We use machine learning to enhance cardiac ultrasound scanners used for medical diagnostics.

The figure shows an ultrasound using landmark detection in five parts.

Caption: A Graph Convolutional Network (GCN) is used to encode landmarks and their relative relationship in ultrasound images. Figure: NR

Medical ultrasound is a non-invasive diagnostic imaging technique that uses high-frequency sound waves to generate images of the inside of the body. Echocardiography is a crucial application of medical ultrasound, and serves as a primary imaging tool for cardiologists in the assessment of cardiac function. This real-time imaging tool can be used to visualise and quantify the overall structure and function of the heart, including cardiac muscle, valves, pathologies, and blood flow. During ultrasound examinations, a significant portion of the physicians’ time is dedicated to making necessary adjustments and measurements. Consequently, cardiologists have had a longstanding need for simplified, largely automated processes.

Collaboration with GE Vingmed Ultrasound

GE Vingmed Ultrasound develops cardiac ultrasound scanners and software tools, and is dedicated to the ongoing development of new and increasingly intelligent software tools. Their objective is to consistently advance and expand the capabilities of the scanners in order to boost productivity and accelerate decision-making processes.

Over the course of several years, NR has developed methods and tools grounded in machine learning that contribute to GE Vingmed Ultrasound’s work and objectives. Our methods are based on deep neural networks and trained to recognise objects and phenomena through annotations of ultrasound images provided by doctors.

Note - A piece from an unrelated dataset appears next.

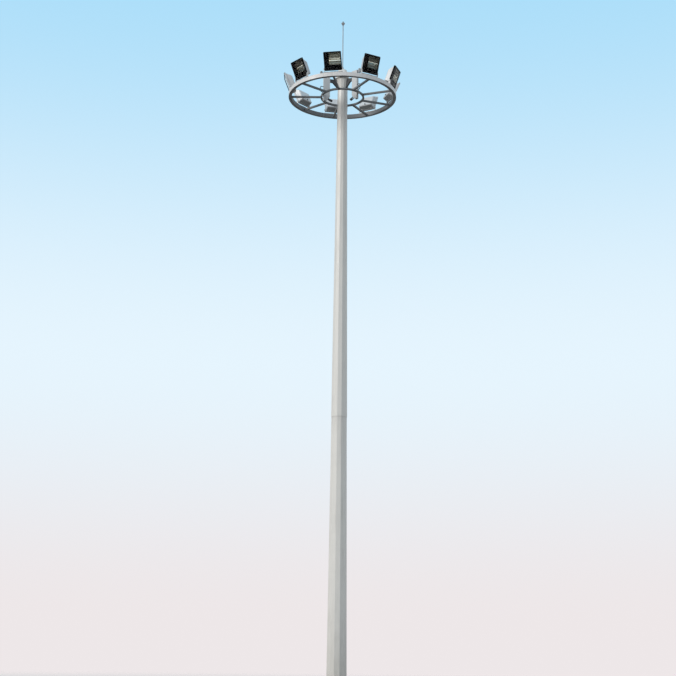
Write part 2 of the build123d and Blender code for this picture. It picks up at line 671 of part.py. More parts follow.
def lamp_frame():
    """Black front frame with its mask, trunnions, pivot pins and their hexagon heads."""
    frame = face_slab(0, FRAME_BACK, FACE_AHEAD, FRAME_CORNER)
    frame -= face_slab(FRAME_RIM, GLASS_BACK, FACE_AHEAD)
    frame -= face_slab(FRAME_RIM, FRAME_BACK, MASK_BACK)
    window = Box(MASK_THICK, WINDOW_HIGH_Y - WINDOW_LOW_Y, WINDOW_HIGH_Z - WINDOW_LOW_Z, align=Align.MIN)
    frame -= Pos(MASK_BACK, WINDOW_LOW_Y, WINDOW_LOW_Z) * window
    knob_start = YOKE_CLEAR + YOKE_BAR + SIDE_GAP
    pivot = prism(TRUNNION_R, TRUNNION_SIDES, YOKE_CLEAR - SIDE_GAP)
    pivot += prism(PIVOT_PIN_R, TRUNNION_SIDES, knob_start)
    pivot += Pos(0, 0, knob_start) * prism(PIVOT_KNOB_R, PIVOT_KNOB_SIDES, PIVOT_KNOB_LENGTH)
    for side in (-1, 1):
        frame += Pos(0, side * FACE_WIDTH / 2, 0) * Rot(-90 * side, 0, 0) * pivot
    return frame


def lamp_glass():
    """Toughened glass pane in the frame."""
    return face_slab(FRAME_RIM + GLASS_GAP, GLASS_BACK, GLASS_FRONT)


def shell_form(inset, depth, bevel):
    """Lamp housing's form behind the frame: sloped top, tapered sides, cut back edges."""
    high = FACE_HIGH - inset
    low = FACE_LOW + inset
    half = FACE_WIDTH / 2 - inset
    back = FRAME_BACK - depth
    side_view = (
        (FRAME_BACK, low),
        (FRAME_BACK, high),
        (back, high - SHELL_SLOPE),
        (back, low + SHELL_BASE_SLOPE),
    )
    plan = make_face(Polyline((FRAME_BACK, -half), (FRAME_BACK, half),
                              (back, half - SHELL_SIDE_SLOPE), (back, -half + SHELL_SIDE_SLOPE), close=True))
    form = radial_plate(side_view, -half, half) & extrude(Pos(0, 0, low) * plan, amount=high - low)
    front = form.faces().sort_by(Axis.X)[-1]
    return chamfer([edge for edge in form.edges() if edge not in front.edges()], bevel)


def lamp_housing():
    """White housing, open at the front, where the frame closes it, with its cable gland."""
    shell = shell_form(SHELL_INSET, SHELL_DEPTH, SHELL_BEVEL)
    shell -= shell_form(SHELL_INSET + SHELL_WALL, SHELL_DEPTH - SHELL_WALL, SHELL_BEVEL)
    gland_z = FACE_LOW + SHELL_INSET + GLAND_RISE
    gland = Rot(0, -90, 0) * prism(GLAND_R, GLAND_SIDES, GLAND_LENGTH)
    return shell + Pos(FRAME_BACK - SHELL_DEPTH, 0, gland_z) * gland


def arc_tube():
    """Discharge tube across the reflector, from cheek to cheek."""
    cheek_in = REFLECTOR_CHEEK_SLOPE * ARC_DEPTH / REFLECTOR_DEPTH
    low_y = WINDOW_LOW_Y + cheek_in - ARC_TUBE_LAP
    high_y = WINDOW_HIGH_Y - cheek_in + ARC_TUBE_LAP
    seat = Pos(MASK_BACK - ARC_DEPTH, low_y, (WINDOW_LOW_Z + WINDOW_HIGH_Z) / 2)
    return seat * Rot(-90, 0, 0) * prism(ARC_TUBE_R, ARC_SIDES, high_y - low_y)


def lamp_reflector():
    """Faceted trough behind the window, with its two end cheeks and the discharge tube."""
    low, high = WINDOW_LOW_Z, WINDOW_HIGH_Z
    back = MASK_BACK - REFLECTOR_DEPTH
    back_low_y = WINDOW_LOW_Y + REFLECTOR_CHEEK_SLOPE
    back_high_y = WINDOW_HIGH_Y - REFLECTOR_CHEEK_SLOPE
    outline = [(MASK_BACK, low)]
    for deep, rise in REFLECTOR_STEPS:
        outline.append((MASK_BACK - deep * REFLECTOR_DEPTH, low + rise * (high - low)))
    outline.append((MASK_BACK, high))
    plan = make_face(Polyline(
        (MASK_BACK, WINDOW_LOW_Y), (MASK_BACK, WINDOW_HIGH_Y), (back, back_high_y), (back, back_low_y),
        close=True))
    solid = radial_plate(outline, WINDOW_LOW_Y, WINDOW_HIGH_Y)
    solid = solid & extrude(Pos(0, 0, low) * plan, amount=high - low)
    front = solid.faces().sort_by(Axis.X)[-1]
    trough = offset(solid, amount=REFLECTOR_SHEET, openings=front, kind=Kind.INTERSECTION)
    return trough + arc_tube()


SINGLE_PIECES = (
    base_plate, base_gussets, lower_section, door_frame, access_door, upper_section,
    head_flare, head_plate, head_arms, head_sheaves, sheave_pins, head_ropes, hoist_ropes,
    hood, lightning_rod, rod_finial,
    outer_ring, inner_ring, spokes, latch_guides, steady_arms, steady_rollers, lamp_feet, lamp_yokes,
)
LAMP_PIECES = {
    "housing": lamp_housing,
    "frame": lamp_frame,
    "glass": lamp_glass,
    "reflector": lamp_reflector,
}


def lamp_seat(bearing, tilt):
    """Place of a floodlight: over the ring at its bearing, turned down by its tilt."""
    return towards(bearing) * Pos(RING_CENTRE_R, 0, PIVOT_Z) * Rot(0, tilt, 0)


def main():
    """Writes one file for each node."""
    os.makedirs("parts", exist_ok=True)
    for make in SINGLE_PIECES:
        export_step(make(), f"parts/{make.__name__}.step")
    for name, make in LAMP_PIECES.items():
        piece = make()
        for index, (bearing, tilt) in enumerate(zip(LAMP_BEARINGS, TILTS), start=1):
            export_step(lamp_seat(bearing, tilt) * piece, f"parts/lamp_{index}_{name}.step")


main()
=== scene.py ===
"""Finishes and small parts of a high mast floodlight tower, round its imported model."""
import json
import logging
import math
from dataclasses import dataclass, field
from enum import Enum
from typing import Any, Callable, Iterable, Sequence

import bmesh
import bpy
from mathutils import Matrix, Vector


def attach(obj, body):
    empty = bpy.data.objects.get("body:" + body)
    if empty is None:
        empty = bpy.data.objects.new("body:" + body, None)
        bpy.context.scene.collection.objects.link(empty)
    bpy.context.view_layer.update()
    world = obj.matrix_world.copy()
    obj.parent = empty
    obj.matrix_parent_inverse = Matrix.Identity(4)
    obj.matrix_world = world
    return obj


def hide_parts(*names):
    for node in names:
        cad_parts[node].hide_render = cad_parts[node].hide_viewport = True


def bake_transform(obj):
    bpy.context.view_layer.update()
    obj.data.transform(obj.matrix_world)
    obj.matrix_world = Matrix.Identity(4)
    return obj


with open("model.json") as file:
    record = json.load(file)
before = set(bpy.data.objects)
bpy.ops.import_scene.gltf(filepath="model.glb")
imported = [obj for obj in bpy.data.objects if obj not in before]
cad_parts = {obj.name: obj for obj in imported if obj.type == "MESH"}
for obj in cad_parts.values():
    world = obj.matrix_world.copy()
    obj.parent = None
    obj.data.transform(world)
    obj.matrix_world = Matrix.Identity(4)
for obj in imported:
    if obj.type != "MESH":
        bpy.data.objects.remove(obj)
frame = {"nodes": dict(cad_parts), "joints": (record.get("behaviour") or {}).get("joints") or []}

LOG = logging.getLogger("tower")
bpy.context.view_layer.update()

Colour = tuple[float, float, float]
Outline = Sequence[tuple[float, float]]
Runs = Sequence[Sequence[Vector]]

# Places that the pieces share, in metres and degrees
SIDES = 12
CORNER = 1.0 / math.cos(math.pi / SIDES)
FACET_BEARING = 1.0
SHAFT_TAPER = 0.0163
BASE_FLATS = 0.443
SLEEVE_STEP = 0.0126
SLIP_EDGE_Z = 6.65
SHAFT_TOP_Z = 14.42
HEAD_Z = 14.64
HEAD_FLATS = 0.296
PLATE_TOP_Z = 14.656
HOOD_TOP_Z = 14.888
ARM_COUNT = 3
ARM_BEARING = 48.5
LAMP_COUNT = 9
LAMP_BEARING = -50.0
ROPE_RADIUS = 0.390
ROPE_R = 0.005
SHEAVE_Z = 14.555
SHEAVE_GROOVE_R = 0.045
ROPE_FOOT_Z = 14.184
RING_Z = 14.180
RING_TOP_Z = 14.270
RING_CENTRE_R = 1.215
RING_INNER_R = 1.179
INNER_RING_R = 0.509
INNER_RING_TOP_Z = 14.220
YOKE_FLOOR_Z = 14.290
SMOOTH_ANGLE = math.radians(35.0)
BOTH_SIDES = (-1.0, 1.0)


class Slot(Enum):
    """Material slots of the record."""

    MAST_PAINT = "mast_paint"
    RING_PAINT = "ring_paint"
    DARK_STEEL = "dark_steel"
    ZINC_STEEL = "zinc_steel"
    WIRE_ROPE = "wire_rope"
    ROLLER_RUBBER = "roller_rubber"
    LAMP_PAINT = "lamp_paint"
    LAMP_BLACK = "lamp_black"
    LAMP_GLASS = "lamp_glass"
    REFLECTOR = "reflector_metal"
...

Recognition requires intelligent solutions

There are numerous challenges associated with recognition which necessitate smart solutions. Ultrasound images are often noisy, diffuse and demand expertise for accurate annotation. At the same time, annotation is time-consuming and it can be challenging to acquire enough training data for machine learning. In addition, there is a need for relatively fast and compact algorithms that can be implemented on ultrasound scanners and deliver quick responses.

Streamlining the identification process with automation

When using the scanner, a sequence of ultrasound images is typically taken from a specific view of the heart. Streamlining this process for radiologists involves automatic identification and logging of the view. Deep learning models have been developed to address this, with important consideration of the scanner’s capabilities and the trade-off between accuracy, speed and memory usage. Another important focus area has been placed on enabling outlier detection and confidence estimation within the models.

Landmark detection and measurements

In patient care, measurements of the left ventricle (LV) are routinely performed, providing a quick quantitative assessment of heart health. However, this task is challenging due to the high variability arising from the difficulty of precisely detecting relevant structures. To address this, we have developed tools for landmark detection, employing both heatmap-based methods and graph convolutional networks. Our methods show performance levels comparable to manual identification, providing valuable support in heart health assessments.

Automatic prediction of cardiac events

An important task in echocardiography is to identify frames where key cardiac events occur in the ultrasound sequences, such as events related to when the heart is relaxed and when the heart contracts. These are important to cardiologists as many measurements are performed on the ultrasound frames that correspond to these events. We are currently developing deep learning models, like CNN-LSTM and transformer models, that can automatically predict cardiac events from temporal image data.